Beyond criminal enterprises, is also used by activists in parts of the world where speaking freely is impossible. Tor is even recommended by security experts as a good tool to use for anyone that objects to the U.S. National Security Agency's reported surveillance activities.

Endpoint security will get you in the end
Assuming the case goes to trial, some of the data tying Ulbricht to the Silk Road will likely come from his own computer. FBI agents arrested Ulbricht and seized his laptop only after he had turned on his laptop and entered his passwords, according to a report by Ars Technica. Presumably, Ulbricht had encrypted data on his laptop, which the feds wanted to have in a decrypted state before arresting him.

"Endpoints" like PCs and mobile devices are some of the hardest things to secure, because this is where data ends up sitting unencrypted and thus are choice targets for attackers. Agencies such as the NSA reportedly have a variety of exploits at their disposal to break into everything from iPhones to laptops running Ubuntu.
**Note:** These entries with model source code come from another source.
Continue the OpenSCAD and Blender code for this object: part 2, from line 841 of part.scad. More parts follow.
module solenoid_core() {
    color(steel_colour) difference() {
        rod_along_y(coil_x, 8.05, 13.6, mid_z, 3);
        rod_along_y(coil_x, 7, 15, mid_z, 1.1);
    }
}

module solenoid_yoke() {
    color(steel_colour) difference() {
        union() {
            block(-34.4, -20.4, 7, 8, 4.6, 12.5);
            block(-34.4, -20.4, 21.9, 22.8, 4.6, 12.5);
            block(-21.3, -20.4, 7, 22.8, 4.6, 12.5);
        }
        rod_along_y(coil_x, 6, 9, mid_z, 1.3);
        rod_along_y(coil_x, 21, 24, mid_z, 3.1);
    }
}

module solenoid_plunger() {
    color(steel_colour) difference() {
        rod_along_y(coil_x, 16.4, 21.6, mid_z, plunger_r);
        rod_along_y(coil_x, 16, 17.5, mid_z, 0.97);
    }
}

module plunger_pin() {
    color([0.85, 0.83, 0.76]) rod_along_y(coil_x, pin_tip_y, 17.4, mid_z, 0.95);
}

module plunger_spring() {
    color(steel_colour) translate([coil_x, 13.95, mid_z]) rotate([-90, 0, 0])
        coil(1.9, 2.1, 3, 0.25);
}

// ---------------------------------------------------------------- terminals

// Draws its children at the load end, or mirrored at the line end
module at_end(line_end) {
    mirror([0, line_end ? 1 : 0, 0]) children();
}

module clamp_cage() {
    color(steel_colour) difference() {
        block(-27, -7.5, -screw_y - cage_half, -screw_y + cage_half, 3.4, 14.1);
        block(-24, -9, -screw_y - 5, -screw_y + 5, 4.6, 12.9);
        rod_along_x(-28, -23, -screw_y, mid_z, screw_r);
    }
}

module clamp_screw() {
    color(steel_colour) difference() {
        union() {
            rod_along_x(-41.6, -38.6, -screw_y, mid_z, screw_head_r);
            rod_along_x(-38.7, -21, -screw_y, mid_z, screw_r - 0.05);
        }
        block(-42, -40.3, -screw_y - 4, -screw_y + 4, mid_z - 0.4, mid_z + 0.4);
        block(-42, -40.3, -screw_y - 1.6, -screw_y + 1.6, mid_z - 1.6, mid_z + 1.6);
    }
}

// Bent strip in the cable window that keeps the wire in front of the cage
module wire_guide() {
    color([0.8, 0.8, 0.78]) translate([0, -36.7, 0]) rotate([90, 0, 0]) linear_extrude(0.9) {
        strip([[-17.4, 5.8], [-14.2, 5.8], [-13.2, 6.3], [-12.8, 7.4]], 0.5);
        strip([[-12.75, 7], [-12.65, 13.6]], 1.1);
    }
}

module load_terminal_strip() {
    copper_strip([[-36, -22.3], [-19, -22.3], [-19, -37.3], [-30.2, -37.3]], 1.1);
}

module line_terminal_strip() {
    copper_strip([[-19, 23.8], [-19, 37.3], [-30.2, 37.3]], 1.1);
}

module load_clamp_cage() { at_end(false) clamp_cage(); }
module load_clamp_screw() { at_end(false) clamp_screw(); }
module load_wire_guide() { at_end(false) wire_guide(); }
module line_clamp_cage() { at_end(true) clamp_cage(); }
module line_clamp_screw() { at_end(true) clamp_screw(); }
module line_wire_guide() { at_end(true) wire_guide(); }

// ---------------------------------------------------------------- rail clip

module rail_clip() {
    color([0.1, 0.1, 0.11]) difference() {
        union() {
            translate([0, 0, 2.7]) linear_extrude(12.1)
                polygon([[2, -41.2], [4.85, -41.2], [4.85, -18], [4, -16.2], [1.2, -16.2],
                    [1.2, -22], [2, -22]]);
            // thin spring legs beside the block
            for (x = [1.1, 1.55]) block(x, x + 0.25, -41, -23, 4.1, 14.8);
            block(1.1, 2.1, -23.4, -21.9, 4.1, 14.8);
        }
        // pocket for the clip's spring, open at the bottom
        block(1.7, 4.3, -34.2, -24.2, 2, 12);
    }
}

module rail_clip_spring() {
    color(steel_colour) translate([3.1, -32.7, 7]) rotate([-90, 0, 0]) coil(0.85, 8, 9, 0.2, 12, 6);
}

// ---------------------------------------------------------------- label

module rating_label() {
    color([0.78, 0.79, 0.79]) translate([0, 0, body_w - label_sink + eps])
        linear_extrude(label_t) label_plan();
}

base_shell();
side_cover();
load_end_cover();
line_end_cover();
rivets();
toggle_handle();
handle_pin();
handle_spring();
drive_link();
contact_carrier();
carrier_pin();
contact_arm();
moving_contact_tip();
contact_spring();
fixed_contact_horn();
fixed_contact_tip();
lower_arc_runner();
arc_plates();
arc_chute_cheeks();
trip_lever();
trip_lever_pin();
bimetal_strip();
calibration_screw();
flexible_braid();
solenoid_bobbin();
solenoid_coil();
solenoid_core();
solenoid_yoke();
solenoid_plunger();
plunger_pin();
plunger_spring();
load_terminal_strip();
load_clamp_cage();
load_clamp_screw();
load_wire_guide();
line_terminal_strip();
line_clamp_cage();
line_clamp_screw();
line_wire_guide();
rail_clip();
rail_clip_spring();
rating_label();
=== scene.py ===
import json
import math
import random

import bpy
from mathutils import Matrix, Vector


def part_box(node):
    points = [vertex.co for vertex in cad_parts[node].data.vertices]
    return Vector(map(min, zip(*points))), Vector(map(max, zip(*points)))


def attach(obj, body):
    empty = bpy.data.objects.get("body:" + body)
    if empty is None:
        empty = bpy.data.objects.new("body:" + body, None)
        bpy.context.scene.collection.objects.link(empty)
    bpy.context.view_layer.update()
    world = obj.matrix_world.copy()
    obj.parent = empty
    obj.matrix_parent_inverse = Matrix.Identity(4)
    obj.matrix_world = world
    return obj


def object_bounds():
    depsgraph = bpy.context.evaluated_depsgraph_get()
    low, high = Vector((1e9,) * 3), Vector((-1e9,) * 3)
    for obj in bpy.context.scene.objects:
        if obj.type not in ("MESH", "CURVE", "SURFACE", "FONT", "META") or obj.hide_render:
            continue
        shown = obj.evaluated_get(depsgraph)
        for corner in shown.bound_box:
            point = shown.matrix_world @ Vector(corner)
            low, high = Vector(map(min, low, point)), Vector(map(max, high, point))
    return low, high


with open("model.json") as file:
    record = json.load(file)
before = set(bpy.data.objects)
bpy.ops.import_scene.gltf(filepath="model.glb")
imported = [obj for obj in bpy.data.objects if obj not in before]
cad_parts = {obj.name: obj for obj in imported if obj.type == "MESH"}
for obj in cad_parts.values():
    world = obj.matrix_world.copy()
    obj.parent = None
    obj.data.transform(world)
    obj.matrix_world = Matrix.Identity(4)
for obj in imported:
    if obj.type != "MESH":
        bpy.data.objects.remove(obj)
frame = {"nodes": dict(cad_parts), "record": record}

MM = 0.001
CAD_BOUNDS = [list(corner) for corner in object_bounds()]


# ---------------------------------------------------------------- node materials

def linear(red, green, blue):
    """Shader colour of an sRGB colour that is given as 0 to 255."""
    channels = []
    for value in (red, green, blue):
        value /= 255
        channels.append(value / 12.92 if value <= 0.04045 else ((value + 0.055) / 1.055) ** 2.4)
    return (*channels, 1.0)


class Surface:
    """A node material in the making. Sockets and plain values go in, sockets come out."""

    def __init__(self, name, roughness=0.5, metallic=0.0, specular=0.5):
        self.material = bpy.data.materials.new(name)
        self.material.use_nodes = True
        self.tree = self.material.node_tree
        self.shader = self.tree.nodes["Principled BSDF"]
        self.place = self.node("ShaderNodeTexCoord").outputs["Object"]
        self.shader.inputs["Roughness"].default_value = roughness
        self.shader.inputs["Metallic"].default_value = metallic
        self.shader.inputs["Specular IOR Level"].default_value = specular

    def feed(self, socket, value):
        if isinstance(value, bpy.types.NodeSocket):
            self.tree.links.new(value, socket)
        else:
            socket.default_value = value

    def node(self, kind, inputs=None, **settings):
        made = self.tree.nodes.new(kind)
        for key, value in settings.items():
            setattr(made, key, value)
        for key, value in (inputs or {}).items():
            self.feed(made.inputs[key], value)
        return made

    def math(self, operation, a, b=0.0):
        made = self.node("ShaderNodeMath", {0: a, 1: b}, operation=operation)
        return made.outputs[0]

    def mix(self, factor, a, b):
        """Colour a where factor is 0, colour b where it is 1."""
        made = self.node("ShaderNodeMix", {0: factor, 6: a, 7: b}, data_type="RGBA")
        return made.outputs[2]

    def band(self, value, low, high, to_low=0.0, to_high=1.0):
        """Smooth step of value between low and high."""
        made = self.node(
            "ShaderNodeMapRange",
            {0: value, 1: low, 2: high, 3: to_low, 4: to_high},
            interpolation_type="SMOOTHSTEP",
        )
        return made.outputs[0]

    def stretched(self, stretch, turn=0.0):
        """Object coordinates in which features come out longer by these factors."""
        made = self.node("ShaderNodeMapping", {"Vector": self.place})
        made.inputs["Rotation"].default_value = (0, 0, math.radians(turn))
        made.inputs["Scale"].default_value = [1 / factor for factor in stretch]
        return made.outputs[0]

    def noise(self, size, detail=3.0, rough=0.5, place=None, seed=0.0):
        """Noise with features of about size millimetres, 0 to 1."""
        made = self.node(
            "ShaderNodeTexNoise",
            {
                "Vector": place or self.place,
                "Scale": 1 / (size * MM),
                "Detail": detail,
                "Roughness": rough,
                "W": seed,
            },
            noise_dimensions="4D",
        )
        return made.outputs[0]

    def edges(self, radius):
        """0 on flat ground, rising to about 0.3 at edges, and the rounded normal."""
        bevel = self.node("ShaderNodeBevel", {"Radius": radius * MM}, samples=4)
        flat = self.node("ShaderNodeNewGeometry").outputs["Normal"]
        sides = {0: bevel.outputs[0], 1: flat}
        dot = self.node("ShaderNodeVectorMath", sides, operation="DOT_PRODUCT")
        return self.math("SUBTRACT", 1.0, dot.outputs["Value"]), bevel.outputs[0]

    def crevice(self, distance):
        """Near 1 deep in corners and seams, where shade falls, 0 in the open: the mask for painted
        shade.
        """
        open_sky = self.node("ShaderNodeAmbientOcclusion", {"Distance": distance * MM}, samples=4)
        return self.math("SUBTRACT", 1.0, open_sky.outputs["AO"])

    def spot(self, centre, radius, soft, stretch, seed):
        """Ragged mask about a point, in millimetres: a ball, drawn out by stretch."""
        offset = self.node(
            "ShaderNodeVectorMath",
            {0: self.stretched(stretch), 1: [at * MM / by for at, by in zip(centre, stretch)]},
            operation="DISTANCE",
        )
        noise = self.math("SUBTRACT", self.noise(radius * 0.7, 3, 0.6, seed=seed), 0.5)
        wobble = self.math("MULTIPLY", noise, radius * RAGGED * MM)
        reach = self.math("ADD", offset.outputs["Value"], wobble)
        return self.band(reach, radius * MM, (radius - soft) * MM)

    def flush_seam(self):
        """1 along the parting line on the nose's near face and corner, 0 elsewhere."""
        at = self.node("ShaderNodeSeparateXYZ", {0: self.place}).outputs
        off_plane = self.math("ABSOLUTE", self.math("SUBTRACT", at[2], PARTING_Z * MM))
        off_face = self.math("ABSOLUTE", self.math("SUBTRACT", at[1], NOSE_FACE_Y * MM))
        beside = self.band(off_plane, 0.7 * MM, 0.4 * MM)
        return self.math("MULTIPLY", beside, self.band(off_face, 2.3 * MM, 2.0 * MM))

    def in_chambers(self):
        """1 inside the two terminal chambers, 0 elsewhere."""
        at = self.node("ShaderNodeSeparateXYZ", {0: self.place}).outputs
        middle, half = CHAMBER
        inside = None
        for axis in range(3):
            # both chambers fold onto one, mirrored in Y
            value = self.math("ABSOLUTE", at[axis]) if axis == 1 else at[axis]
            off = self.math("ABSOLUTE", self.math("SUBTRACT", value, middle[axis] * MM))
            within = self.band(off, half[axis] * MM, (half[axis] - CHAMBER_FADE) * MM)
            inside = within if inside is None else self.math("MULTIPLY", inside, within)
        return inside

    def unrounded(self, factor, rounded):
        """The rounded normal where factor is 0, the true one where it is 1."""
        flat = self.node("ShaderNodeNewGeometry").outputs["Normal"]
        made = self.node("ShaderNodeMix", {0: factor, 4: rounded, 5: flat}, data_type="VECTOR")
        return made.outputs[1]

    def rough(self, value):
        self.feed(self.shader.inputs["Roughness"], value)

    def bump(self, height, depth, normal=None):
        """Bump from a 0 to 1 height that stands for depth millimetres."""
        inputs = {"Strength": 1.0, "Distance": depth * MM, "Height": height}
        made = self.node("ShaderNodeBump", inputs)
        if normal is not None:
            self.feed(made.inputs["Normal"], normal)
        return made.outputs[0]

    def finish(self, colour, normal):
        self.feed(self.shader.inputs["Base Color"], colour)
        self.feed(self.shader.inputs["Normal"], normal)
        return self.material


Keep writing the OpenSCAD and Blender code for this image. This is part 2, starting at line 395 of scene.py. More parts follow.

"What I took away from reading the Snowden documents," security expert Bruce Schneier wrote in a recent Guardian column referring to information supplied by NSA whistleblower Edward Snowden, "Was that if the NSA wants in to your computer, it's in. Period."

In Ulbricht's case, law enforcement didn't need to rely on any technical tricks to attack his laptop: They just snuck up on him after his data was exposed. Nevertheless, it's a reminder that if you don't secure the devices where you read protected data as best you can, no amount of encryption will help you.